De-mystifying Regular Expressions

December 1999

De-mystifying Regular Expressions

By François Desrochers
Robelle Consulting

You might have never heard the term regular expressions before, but that does not mean you have not used them. Regular expressions are actually widespread, with many tools having some kind of implementation. If you have worked on Unix, Mac O/S, or even DOS, you have probably used a regular expression without knowing it. If you have run grep, egrep or searched for a string while browsing a file with the more command, you have created your first regular expressions.

Regular expressions made it to MPE/iX with the advent of Posix. Until now, however, they have been mostly restricted to the Posix shell and related tools. That is, until Robelle’s Qedit opened regular expressions to MPE users.

The syntax of regular expressions is almost like a mini programming language. Simple expressions can be understood very easily. More complex expressions have to be evaluated carefully to get the exact meaning.

The existing MPE wildcards and Qedit’s pattern matching are fairly powerful too. However, one thing they lack is fine granularity. Wildcard characters usually represent a range of characters at a particular position. For example, the question mark (?) represents one alphanumeric character. What if you were looking for only lowercase vowels? What if you want to see strings that contain any letter except vowels. You can easily do all of these tasks with regular expressions.

Metacharacters

Like wildcards and pattern matching, there are a small number of characters that have special meanings in regular expressions. These are called metacharacters:

• dot - any character
• caret - start of line
• dollar sign - end of line
• square brackets - character class
• parentheses - subexpressions
• asterisk - zero or more characters
• plus sign - one or more characters
• question mark - zero or one optional character

All other characters (except for the escape character, which is a backslash) are used as literals. You can combine metacharacters with literals to describe precisely the strings you are looking for. Of course, regular expressions can be wordy and rather long and complex.

Be specific...

As an example, let’s say you want to find all the lines that start with a five-letter word such as Green, Greer, or Great. First, the word has to be at the start of a line. So the regular expression has to start with a caret (^). Next we want to see the two letters Gr with the G in uppercase. That would be simply Gr.

For the third and fourth characters we want only lowercase vowels. That’s easy — use two character classes in square brackets: [aeiouy][aeiouy], where each matches one character.

In our made-up example, the last character in the word must not be lowercase d, f, k, l, m, p or s. We include a space here to make sure we get only five-letter words. Again, that’s easy — just put a caret in the character class to negate it: [^dfklmps ].

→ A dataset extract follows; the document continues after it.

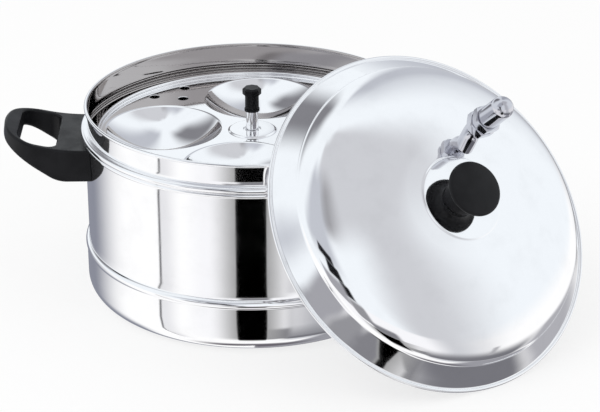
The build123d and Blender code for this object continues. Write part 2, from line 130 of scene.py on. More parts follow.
class Graph:
    """The nodes of one material or world."""

    def __init__(self, owner: bpy.types.ID) -> None:
        """Start an empty node tree.

        Args:
            owner: the material or world that holds the tree.
        """
        owner.use_nodes = True
        self.tree = owner.node_tree
        self.tree.nodes.clear()

    def node(
        self,
        kind: str,
        inputs: dict | None = None,
        settings: dict | None = None,
        output: int | str = 0,
    ) -> Socket:
        """Add a node.

        Args:
            kind: the node's type, after ShaderNode.
            inputs: values or sockets by the input's name or number.
            settings: its properties, set first.
            output: the output to return.

        Returns:
            The chosen output.
        """
        made = self.tree.nodes.new(f"ShaderNode{kind}")
        for name, value in (settings or {}).items():
            setattr(made, name, value)
        for name, value in (inputs or {}).items():
            if isinstance(value, Socket):
                self.tree.links.new(value.link, made.inputs[name])
            else:
                made.inputs[name].default_value = value
        return Socket(self, made.outputs[output] if made.outputs else None)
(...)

To make sure we do not get words with more than five letters, we end the regular expression with a space. The final regular expression is ^Gr[aeiouy][aeiouy][^dfklmps ]. And the line-mode Qedit command to match this regular expression is

/list “^Gr[aeiouy][aeiouy][^dfklmps ]” (regexp)

...Or be expansive

How to find lines that end with a number? We know there has to be at least one digit. We use a character class containing only the digits from 0 to 9 (for a range of contiguous characters we can use a dash, as in [0-9], instead of enumerating them). We then use the plus sign to indicate we accept one or more digits. A trailing dollar sign indicates we want lines in which the number is the last piece of information.

So the regular expression is [0-9]+$ and you could match this in Qedit for Windows by selecting the Regular Expression option in the String Search dialog box.

Move parts around

Parentheses are used to group parts of a complex expression or to isolate others. Each set of parentheses makes up a subexpression, which does not change the way string searching is done. In fact, if you are only searching, subexpressions do not have any effect. Where they are useful is in replacing parts of the matched strings. During a search, each subexpression is numbered from 0 to 9. You can then use that number in the replacement string as a back reference to the subexpression.

For example, we might want to find pairs of last and first names separated by a colon, as in Green:Bob and Panagopoulos:Aristotle. One regular expression to find those pairs is (.*):(.*), where .* means any character repeated any number of times, and : must match exactly one colon. By putting the .* portions in parentheses, we create two subexpressions. Subexpression 0 is for the last name before the colon and subexpression 1 is for the first name after the colon.

To convert Green:Bob into Dear Bob Green, the replacement string would be Dear \2 \1,. Back referencing is done with a backslash followed by the subexpression number (e.g., \0 and \1). Thus the replacement switches the subexpressions. You can use the same back reference as many times as you want in the replacement string. The whole expression that is matched is then replaced with the result of the replacement string if you do the following line-mode Qedit command:

/change “(.*):(.*)”(regexp), “Dear \2 \1,”, all

Develop new search and replace powers!

Regular expressions help you to select the information that you want and to rearrange it the way you want, taking you one step higher in flexibility and power. Think of them as pattern matching on steroids! Qedit version 4.8 has regular expressions, in both Line mode and Qedit for Windows.

François Desrochers is a member of the Robelle Consulting R&D team.